国内 2020.01.22
「明治の文化、積み上げる」。明大ロック片倉、次年度への意欲

「明治の文化、積み上げる」。明大ロック片倉、次年度への意欲

[ 編集部 ]

PR笹川をサポートする片倉(撮影:松本かおり)

 原因は、明治FWの選手個々が、押してくる早稲田にバラバラな対応をしてしまったことだった。ゴールまで5メートルしかないラインアウトでモールを組まれ、初めに勢いがついたら止めるのは難しい。その重要な初動で、明治が意思統一をできていなかった。

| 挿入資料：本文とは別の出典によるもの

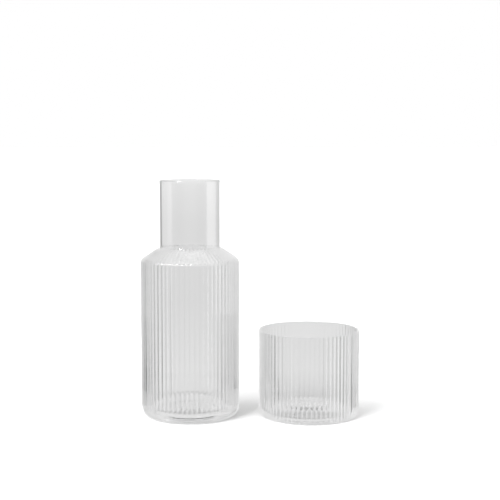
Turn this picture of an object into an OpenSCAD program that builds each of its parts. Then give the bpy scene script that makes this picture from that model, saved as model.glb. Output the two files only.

「サックかスマッシュか、いつもだったら必ず、声に出して確認をするところなのですが、あの時に限ってそのコミュニケーションが取れなかった」

 片倉はいつものように、相手のセットアップまでの様子を観察していた。

「あのラインアウトは、絶対に何か早稲田がやってくる、スペシャルプレーで来るという確信がありました。早稲田がサインを決めるのがすごく早かった」

 キャッチ直後の密集周りのスペースが危ないと感じた。FW戦では分がある明治に対して、早稲田はそれをいなす奇襲を準備しているはずだ。実際にこの試合の序盤2本の早稲田の連続トライは、どれもセットプレーからの準備された仕掛けだった。

 が、実際は普通に押してきた。

「スペシャルな動きへの対応を、と。それでいつもの声がかけられなかった」

 早大HO森島大智がモールでのトライを決めて、明治0ー21早稲田。勝利を重ね、自分たちの形をストイックに磨き上げてきた明治はこの日、予想外の場面の連続に、力を出しきれなかった。ラインアウトの戦術にたけ、相手の様子に敏感に反応した片倉らの研ぎ澄まされた対応。その結果、「いつもの一声」がかけられず、相手を勢いに乗せるスコアが積み上がってしまった。

 片倉はラインアウト博士だ。その意欲とセンスを買われて2年時から上級生と一緒にラインアウトのセッティングを考え、各校との駆け引きの最前線に立ってきた。今でも明治のFWとして自分には物足りなさを感じるという片倉は、もともとは、フィジカルを前面に押し出す選手ではない。